Pressure Sensor Data-Driven Optimization of Combustion Phase in a Diesel Engine

Abstract

In this article, a pressure sensor data-driven optimization by using extremum seeking (ES) technique is applied to optimize the combustion phase in a diesel engine. In particular, a cost function is constructed for the ES optimization with the in-cylinder maximum temperature $\hat{T}_{\text{max}_n}$ , which is an indication of NOx emission performance, and the thermal efficiency $\eta _n$ as tradeoff considerations. The data-driven nature lies in the fact that $\hat{T}_{\text{max}_n}$ is estimated from the in-cylinder pressure measurement within each engine cycle by assuming the in-cylinder process to be a quasi-steady state process, which is, then, compensated with the model-free ES optimization.

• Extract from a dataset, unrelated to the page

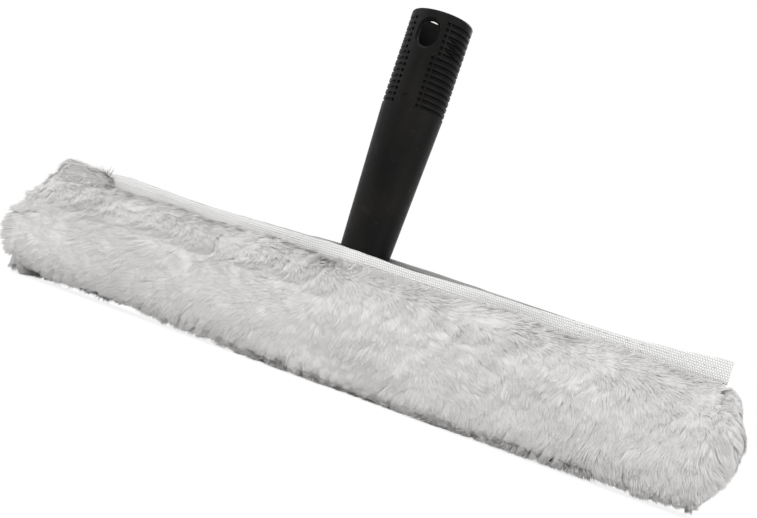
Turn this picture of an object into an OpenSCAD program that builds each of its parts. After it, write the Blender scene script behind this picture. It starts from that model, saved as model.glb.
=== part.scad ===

It is noted that the approach developed in this article does not require the use of real NOx sensor data, which could otherwise jeopardize the ES optimization practically due to the unignorable and hard-to-predict gas transportation delay. Therefore, it is argued that this article actually delivers an alternative soft sensor solution to real NOx sensors for engine optimization purpose. The effectiveness of the proposed method is demonstrated on a single-cylinder diesel engine test bench with the help of steady-state engine tests. The method can be extended to data-driven optimization applications that also utilizes physical sensors with measurement delay.